While multiprogramming and multithreaded workloads will easily take advantage
of the extra processing power of these chip multiprocessors (CMPs), the real
challenge is automatically parallelizing general-purpose applications (e.g.,
spreadsheets, web software, graphics codes, etc.) so that they may also
benefit. One promising technique for overcoming this problem is Thread-Level
Speculation (TLS) which, through novel hardware support, empowers the compiler
to optimistically create parallel threads despite uncertainty as to whether
those threads are actually independent.
In this talk I will describe our cost-effective approach to TLS support, which
is differentiated by four goals: it handles arbitrary memory access patterns;
it preserves the performance of non-speculative programs; it applies to any
scale of multithreaded machine; and it makes full use of the compiler.

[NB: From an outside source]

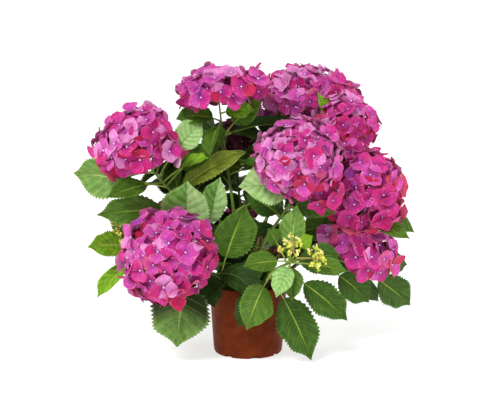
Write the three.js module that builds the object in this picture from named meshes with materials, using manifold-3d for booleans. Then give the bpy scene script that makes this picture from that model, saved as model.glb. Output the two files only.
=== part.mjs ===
// A mophead hydrangea in a round nursery pot: pot, compost, canes, leafy shoots, flower heads and buds.
// Millimetres and degrees, +Z up. The origin is the centre of the pot's flat underside, -Y is the front.
// Headings turn from +X towards +Y. The whole plant grows from one table of shoots by the same rules.

import * as THREE from 'three';
import { mergeVertices } from 'three/addons/utils/BufferGeometryUtils.js';
import Module from 'manifold-3d';

const wasm = await Module();
wasm.setup();

// ---------------------------------------------------------------- driving dimensions

const GAP = 0.3; // clearance between neighbouring solids

const POT = {
  height: 130,
  rimRadius: 75,
  rimHeight: 14,
  rimWall: 4,
  topRadius: 71, // of the wall, under the rim
  baseRadius: 64, // of the wall, above the foot ring
  wall: 2,
  floor: 2.5,
  cornerRadius: 4,
  footRing: 9, // height of the crease above the underside
  crease: 0.8,
  facets: 26,
  notches: 8,
  notchWidth: 13,
  notchHeight: 5,
  notchDepth: 8,
  firstNotch: -79.5,
};

const COMPOST_DROP = 18; // the compost lies this far below the rim
const COMPOST_TOP = POT.height - COMPOST_DROP;

const CANE = { end: 0.34, footRadius: 5.5, flare: 1.5, tipRadius: 3.4, sides: 6, steps: 4 };
const GREEN_STEM = { end: 0.86, tipRadius: 2.3, sides: 4, steps: 5 };
const STALK = { rootRadius: 2.2, tipRadius: 1.8, sides: 4, steps: 1, neck: 0.45, innerRadius: 2 };
// How a shoot leaves the pot and enters its head.
const SHOOT_BEND = { rise: 0.45, spread: 0.5, reach: 0.35 };

const BLADE = {
  rings: [0.17, 0.45, 0.78], // along the blade
  fullness: [0.78, 1, 0.54], // of the half breadth there
  midrib: 2.4, // thickness
  fold: 14, // each half rises by this angle from the midrib
  outward: 0.6, // how far the upper side turns away from the plant's middle
};
const PETIOLE = { rootRadius: 2, tipRadius: 1.3, intoBlade: 8, sides: 3, steps: 1 };
const LEAF_CLEARANCE = 0.8; // added all round a leaf while its place is tried
// Changes of heading and pitch tried in turn for a leaf that does not fit.
const NUDGES = [
  [0, 0], [7, 0], [-7, 0], [0, 8], [0, -8], [12, 8], [-12, 8], [12, -8], [-12, -8], [20, 0], [-20, 0],
];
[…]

I will
demonstrate that our approach performs well on both chip-multiprocessors and on
larger-scale machines that use chip-multiprocessors as building blocks. Speaker Bio: Greg Steffan is currently an Assistant Professor in the Electrical and Computer
Engineering Department at the University of Toronto where he is pursuing his
interests in computer architecture, compilers, and reconfigurable computing.
While a Ph.D. student in the Computer Science Department at CMU, Greg was a
member of the STAMPede project led by Todd Mowry. He received his B.A.Sc. and
M.A.Sc. in Computer Engineering from the University of Toronto in 1995 and 1997
respectively, and has worked in the architecture group of MIPS Technologies
Inc. and in the ALPHA development group of Compaq Computer Corporation.